Support lifecycle assessments of products and services.
Enable accurate calculation of embodied emissions.
This linkage transforms supplier reporting into a core input for corporate carbon accounting and regulatory compliance.
8. Regulatory and Financial Convergence
The program is designed to align with emerging regulatory frameworks, including:
Corporate sustainability reporting requirements.
Climate-related financial disclosures.
Carbon pricing mechanisms.
Suppliers must ensure that emissions data reported to Microsoft is consistent with:
Regulatory filings
Investor disclosures
Internal financial reporting
This reduces fragmentation but increases the need for data integrity and governance.
Important Deadlines
Program expansion announcement: 2021
Key milestones:
2022–2025: supplier onboarding and initial disclosure requirements
2030: alignment with Microsoft’s net-zero target
Reporting cadence: annual, with increasing expectations for continuous data integration
Current Status
The program is actively implemented across Microsoft’s global supplier base, particularly for strategic and high-emissions suppliers.
It is considered one of the most advanced corporate frameworks for Scope 3 emissions management.

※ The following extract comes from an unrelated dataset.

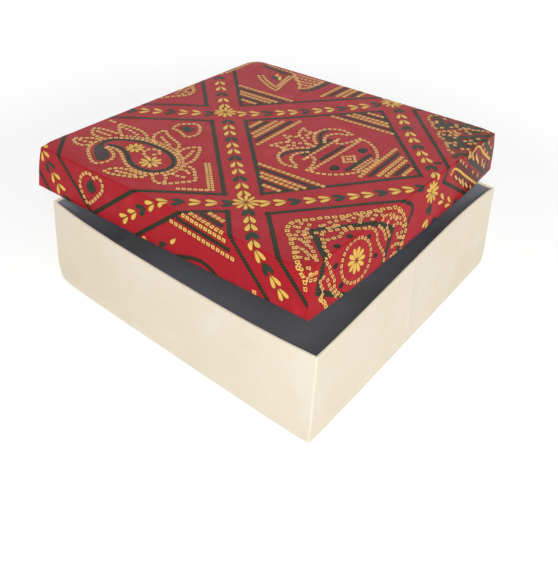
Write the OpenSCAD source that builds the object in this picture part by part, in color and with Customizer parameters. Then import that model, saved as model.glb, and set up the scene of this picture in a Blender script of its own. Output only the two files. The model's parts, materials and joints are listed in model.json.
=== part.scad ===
// Square set-up sweet box: a paper-covered board tray with a printed lift-off lid.
// The lid lies askew on the tray, as it is left when the box has just been opened.
// Origin: centre of the tray's underside, on the table. +X right, +Y back, +Z up.

/* [Tray] */
// Width of the tray over its paper, left to right
base_w = 229; // [190:1:280]
// Depth of the tray over its paper, front to back
base_d = 229; // [190:1:280]
// Height of the tray from the table to the rim
base_h = 69; // [50:0.5:90]

/* [Lid] */
// Height of the lid over its paper
lid_h = 31; // [28:0.5:45]
// Running gap on each side between the tray and a closed lid
lid_gap = 0.9; // [0.5:0.1:2]

/* [Board and paper] */
// Thickness of the greyboard
board_t = 1.2; // [1:0.1:2.5]
// Thickness of the covering paper with its glue
wrap_t = 0.3; // [0.25:0.05:0.5]
// Thickness of the stay tape over the corner joints, under the covering paper
stay_t = 0.15; // [0.08:0.01:0.2]
// Thickness of the lining papers and of the bottom sheet
liner_t = 0.2; // [0.1:0.05:0.4]
// Radius of the upright corners over the paper
corner_r = 1.2; // [0.7:0.1:1.4]

/* [Folds and edges] */
// Depth of the tray's paper turned over the rim and down the inside
base_turn_in = 18; // [8:1:30]
// Width of the tray's paper turned under the bottom
base_turn_under = 15; // [8:1:30]
// Depth of the lid's paper turned up inside the skirt
lid_turn_in = 12; // [6:1:20]
// Length of each leg of a corner stay
stay_leg = 15; // [8:1:25]
// Strip of turned-in paper left bare between a lining and the edge beside it
liner_drop = 1; // [0.5:0.1:4]
// Gap round a sheet that is dropped in flat: the floor and lid-top linings
sheet_gap = 0.3; // [0.1:0.1:1]
// Strip of turned-under paper left bare round the bottom sheet
bottom_inset = 3; // [1:0.5:6]

/* [Place of the resting lid] */
// How far the lid has slid to the left
lid_slide_left = 19; // [6:0.5:30]
// How far the lid has slid to the back
lid_slide_back = 14.5; // [6:0.5:30]
// Tilt of the lid, its front right corner raised, in degrees
lid_tilt = 4.5; // [0:0.1:7]
// Gap between the rim and the lid's edges where they cross
seat_gap = 0.15; // [0.1:0.05:0.5]

/* [Hidden] */
// Facets of a full turn on the rounded corners
$fn = 48;
// Overshoot of a cutting shape, so that no skin is left
cut = 1;

// Depths from the outside of a wall to each of its layers
board_out = wrap_t;
board_in = board_out + board_t;
turn_in = board_in + wrap_t;
wall_t = turn_in + liner_t;

// Heights in the tray
wrap_under_z = liner_t;
floor_board_z = wrap_under_z + wrap_t;
floor_top_z = floor_board_z + board_t;
rim_board_z = base_h - wrap_t;

// Outer size and heights of the lid, in its own frame: underside of the skirt at 0
lid_w = base_w + 2 * (lid_gap + wall_t);
lid_d = base_d + 2 * (lid_gap + wall_t);
lid_board_top_z = lid_h - wrap_t;
lid_board_under_z = lid_board_top_z - board_t;

// The lid's front skirt crosses the left rim, and its right skirt crosses the back rim.
// The lid tilts about the line through those two crossings.
cross_z = base_h + seat_gap;
front_cross = [-base_w / 2, lid_slide_back - lid_d / 2 + wall_t, cross_z];
right_cross = [lid_w / 2 - wall_t - lid_slide_left, base_d / 2, cross_z];
tilt_axis = right_cross - front_cross;

// Colours
grey_board = "#A99F8C";
stay_tape = "#C9A878";
ivory_paper = "#E9E0C9";
slate_paper = "#4E545E";
white_paper = "#DDD8CC";
red_print = "#B3202E";

// Rectangle centred on the origin with round corners, or square ones where r is 0
module panel(w, d, r = 0) {
    if (r > 0) {
        square([w - 2 * r, d], center = true);
        square([w, d - 2 * r], center = true);
        for (x = [-1, 1], y = [-1, 1])
            translate([x * (w / 2 - r), y * (d / 2 - r)])
                circle(r);
    } else {
        square([w, d], center = true);
    }
}

// The outline of a shell's walls at a depth below its outer surface
module layer(w, d, depth) {
    panel(w - 2 * depth, d - 2 * depth, max(corner_r - depth, 0));
}

// A ring of paper or board between two depths, from height z0 to z1
module ring(w, d, outer, inner, z0, z1) {
    translate([0, 0, z0])
        linear_extrude(z1 - z0)
            difference() {
                layer(w, d, outer);
                layer(w, d, inner);
            }
}

// A flat sheet at a depth below the outer surface, from height z0 to z1
module sheet(w, d, depth, z0, z1) {
    translate([0, 0, z0])
        linear_extrude(z1 - z0)
            layer(w, d, depth);
}

// A board across the full width, at the front (side -1) or the back (side 1)
module long_board(w, d, side, z0, z1) {
    translate([0, 0, z0])
        linear_extrude(z1 - z0)
            intersection() {
                layer(w, d, board_out);
                translate([0, side * (d / 2 - board_out - board_t / 2)])
                    square([w, board_t], center = true);
            }
}

// A board that fits between the long ones, at the left (side -1) or the right (side 1)
module short_board(w, d, side, z0, z1) {
    translate([side * (w / 2 - board_out - board_t / 2), 0, z0])
        linear_extrude(z1 - z0)
            square([board_t, d - 2 * board_in], center = true);
}

// Tape folded round the corner joint on side x (-1 left, 1 right) and y (-1 front, 1 back)
module stay(w, d, x, y, z0, z1) {
    translate([0, 0, z0])
        linear_extrude(z1 - z0)
            intersection() {
                difference() {
                    layer(w, d, board_out - stay_t);
                    layer(w, d, board_out);
                }
                translate([x * (w / 2 - stay_leg / 2), y * (d / 2 - stay_leg / 2)])
                    square(stay_leg, center = true);
            }
}

module all_stays(w, d, z0, z1) {
    for (x = [-1, 1], y = [-1, 1])
        stay(w, d, x, y, z0, z1);
}

// Lining of a wall: flat on the board, with a step over the turned-in paper.
// It runs from bare_z on the turned-in paper to deep_z on the board.
module wall_lining(w, d, bare_z, turn_z, deep_z) {
    down = deep_z < bare_z ? -1 : 1;
    step_z = turn_z + down * liner_t;
    ring(w, d, turn_in, wall_t, min(bare_z, step_z), max(bare_z, step_z));
    ring(w, d, board_in, wall_t, min(turn_z, step_z), max(turn_z, step_z));
    ring(w, d, board_in, board_in + liner_t, min(turn_z, deep_z), max(turn_z, deep_z));
}

// Puts a piece of the lid where the lid lies on the tray
module resting_lid() {
    translate(front_cross)
        rotate(a = -lid_tilt, v = tilt_axis)
            translate([-lid_slide_left, lid_slide_back, cross_z] - front_cross)
                children();
}

module base_floor_board() {
    color(grey_board)
        sheet(base_w, base_d, board_out, floor_board_z, floor_top_z);
}

module base_long_wall_board(side) {
    color(grey_board)
        long_board(base_w, base_d, side, floor_top_z, rim_board_z);
}

module base_short_wall_board(side) {
    color(grey_board)
        short_board(base_w, base_d, side, floor_top_z, rim_board_z);
}

module base_corner_stay(x, y) {
    color(stay_tape)
        stay(base_w, base_d, x, y, floor_board_z, rim_board_z);
}

// One ivory paper: round the walls, over the rim, down the inside and under the bottom
module base_outer_wrap() {
    color(ivory_paper)
        difference() {
            union() {
                ring(base_w, base_d, 0, board_out, wrap_under_z, base_h);
                ring(base_w, base_d, 0, turn_in, rim_board_z, base_h);
                ring(base_w, base_d, board_in, turn_in, base_h - base_turn_in, base_h);
                ring(base_w, base_d, 0, base_turn_under, wrap_under_z, floor_board_z);
            }
            all_stays(base_w, base_d, floor_board_z, rim_board_z);
        }
}

// Paper glued over the turned-under edges, filled level with them in the middle
module base_bottom_sheet() {
    color(ivory_paper) {
        sheet(base_w, base_d, bottom_inset, 0, wrap_under_z);
        sheet(base_w, base_d, base_turn_under, 0, floor_board_z);
    }
}

module base_wall_liner() {
    color(slate_paper)
        wall_lining(base_w, base_d, base_h - liner_drop, base_h - base_turn_in, floor_top_z);
}

module base_floor_liner() {
    color(slate_paper)
        sheet(base_w, base_d, board_in + liner_t + sheet_gap, floor_top_z, floor_top_z + liner_t);
}

module lid_top_board() {
    color(grey_board)
        resting_lid()
            sheet(lid_w, lid_d, board_out, lid_board_under_z, lid_board_top_z);
}

module lid_long_skirt_board(side) {
    color(grey_board)
        resting_lid()
            long_board(lid_w, lid_d, side, wrap_t, lid_board_under_z);
}

module lid_short_skirt_board(side) {
    color(grey_board)
        resting_lid()
            short_board(lid_w, lid_d, side, wrap_t, lid_board_under_z);
}

module lid_corner_stay(x, y) {
    color(stay_tape)
        resting_lid()
            stay(lid_w, lid_d, x, y, wrap_t, lid_board_top_z);
}

// One printed paper: over the top, down the skirt, round its edge and up the inside
module lid_printed_wrap() {
    color(red_print)
        resting_lid()
            difference() {
                union() {
                    sheet(lid_w, lid_d, 0, lid_board_top_z, lid_h);
                    ring(lid_w, lid_d, 0, board_out, 0, lid_h);
                    ring(lid_w, lid_d, 0, turn_in, 0, wrap_t);
                    ring(lid_w, lid_d, board_in, turn_in, 0, lid_turn_in);
                }
                all_stays(lid_w, lid_d, wrap_t, lid_board_top_z);
            }
}

module lid_skirt_liner() {
    color(white_paper)
        resting_lid()
            wall_lining(lid_w, lid_d, liner_drop, lid_turn_in, lid_board_under_z);
}

module lid_top_liner() {
    color(white_paper)
        resting_lid()
            sheet(lid_w, lid_d, board_in + liner_t + sheet_gap,
                  lid_board_under_z - liner_t, lid_board_under_z);
}

base_floor_board();
base_long_wall_board(-1);  // base_front_wall_board
base_long_wall_board(1);  // base_back_wall_board
base_short_wall_board(-1);  // base_left_wall_board
base_short_wall_board(1);  // base_right_wall_board
base_corner_stay(-1, -1);  // base_corner_stay_front_left
base_corner_stay(1, -1);  // base_corner_stay_front_right
base_corner_stay(-1, 1);  // base_corner_stay_back_left
base_corner_stay(1, 1);  // base_corner_stay_back_right
base_outer_wrap();
base_bottom_sheet();
base_wall_liner();
base_floor_liner();
lid_top_board();
lid_long_skirt_board(-1);  // lid_front_skirt_board
lid_long_skirt_board(1);  // lid_back_skirt_board
lid_short_skirt_board(-1);  // lid_left_skirt_board
lid_short_skirt_board(1);  // lid_right_skirt_board
lid_corner_stay(-1, -1);  // lid_corner_stay_front_left
lid_corner_stay(1, -1);  // lid_corner_stay_front_right
lid_corner_stay(-1, 1);  // lid_corner_stay_back_left
lid_corner_stay(1, 1);  // lid_corner_stay_back_right
lid_printed_wrap();
lid_skirt_liner();
lid_top_liner();
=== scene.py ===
"""Looks of a square set-up sweet box: a paper-covered board tray and a lid in printed art paper.

The box stands on the table with its lid askew. Every CAD solid is replaced by a copy of itself
that has the give of soft board: bowed walls, moved corners and knocked edges. The print lies on
the lid's paper as thin films of ink, laid out on the flat sheet and folded over the edges.
Sizes are in millimetres until a mesh is finished; Blender's unit is the metre.
"""
import json
import logging
import math
from dataclasses import dataclass, field, replace
from enum import Enum
from typing import Iterable, Sequence

import bmesh
import bpy
from mathutils import Matrix, Vector


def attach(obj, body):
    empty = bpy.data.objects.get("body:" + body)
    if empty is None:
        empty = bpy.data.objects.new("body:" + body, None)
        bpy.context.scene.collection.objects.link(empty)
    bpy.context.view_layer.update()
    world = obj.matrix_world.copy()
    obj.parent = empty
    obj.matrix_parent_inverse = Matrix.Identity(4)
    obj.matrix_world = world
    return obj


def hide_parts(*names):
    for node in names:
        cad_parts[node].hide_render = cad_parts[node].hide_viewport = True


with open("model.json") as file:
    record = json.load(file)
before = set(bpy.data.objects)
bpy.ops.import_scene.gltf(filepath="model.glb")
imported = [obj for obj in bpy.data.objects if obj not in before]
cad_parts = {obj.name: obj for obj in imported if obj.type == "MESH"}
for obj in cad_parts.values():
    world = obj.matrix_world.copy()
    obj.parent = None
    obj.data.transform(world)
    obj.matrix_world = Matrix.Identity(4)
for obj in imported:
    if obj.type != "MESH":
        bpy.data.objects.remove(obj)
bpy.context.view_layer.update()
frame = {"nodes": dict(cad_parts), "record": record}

MM = 0.001
WELD_MM = 0.001
FLAT_ANGLE = math.radians(1.0)
CREASE_ANGLE = math.radians(32.0)
# Radii of the fold at the lid's top edge and at its skirt's lower edge
LID_FOLD = 0.8
LID_FOOT = 0.45
# Radii of the folds over the tray's rim, outside and inside, and under its bottom
RIM_FOLD = 0.45
RIM_INNER_FOLD = 0.35
TRAY_FOOT = 0.5
# How near a vertex lies to the edge line that it is part of, and how deep a corner's curve cuts in
ON_EDGE = 0.01
CORNER_DIP = 0.5
# How near a vertex lies to a cut that goes through it, on a shell and on a film of ink
SHELL_CUT = 1e-4
FILM_CUT = 1e-5
# How fast a bow and a crease fade away from their wall, and the part of a knock that goes up or down
BOW_FADE = 2
CREASE_FADE = 8
KNOCK_RISE = 0.7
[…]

Adoption is expanding, with increasing expectations placed on suppliers across sectors, including technology, manufacturing, construction, and services.
Penalties for Non-Compliance
Non-compliance is enforced through procurement mechanisms, including:
Reduced supplier ratings.
Exclusion from preferred supplier lists.
Loss of contracts or reduced business volume.
Additionally, suppliers may face:
Reputational risks.
Reduced competitiveness in ESG-driven markets.
As emissions data becomes integrated into regulatory reporting, inaccuracies may also expose suppliers to regulatory risks.
Examples of Known Violations
Common challenges include:
Incomplete Scope 3 emissions coverage.
Inconsistent methodologies across business units.
Lack of internal systems for emissions data collection.
Failure to align targets with science-based pathways.
These issues can result in poor supplier performance ratings and corrective action requirements.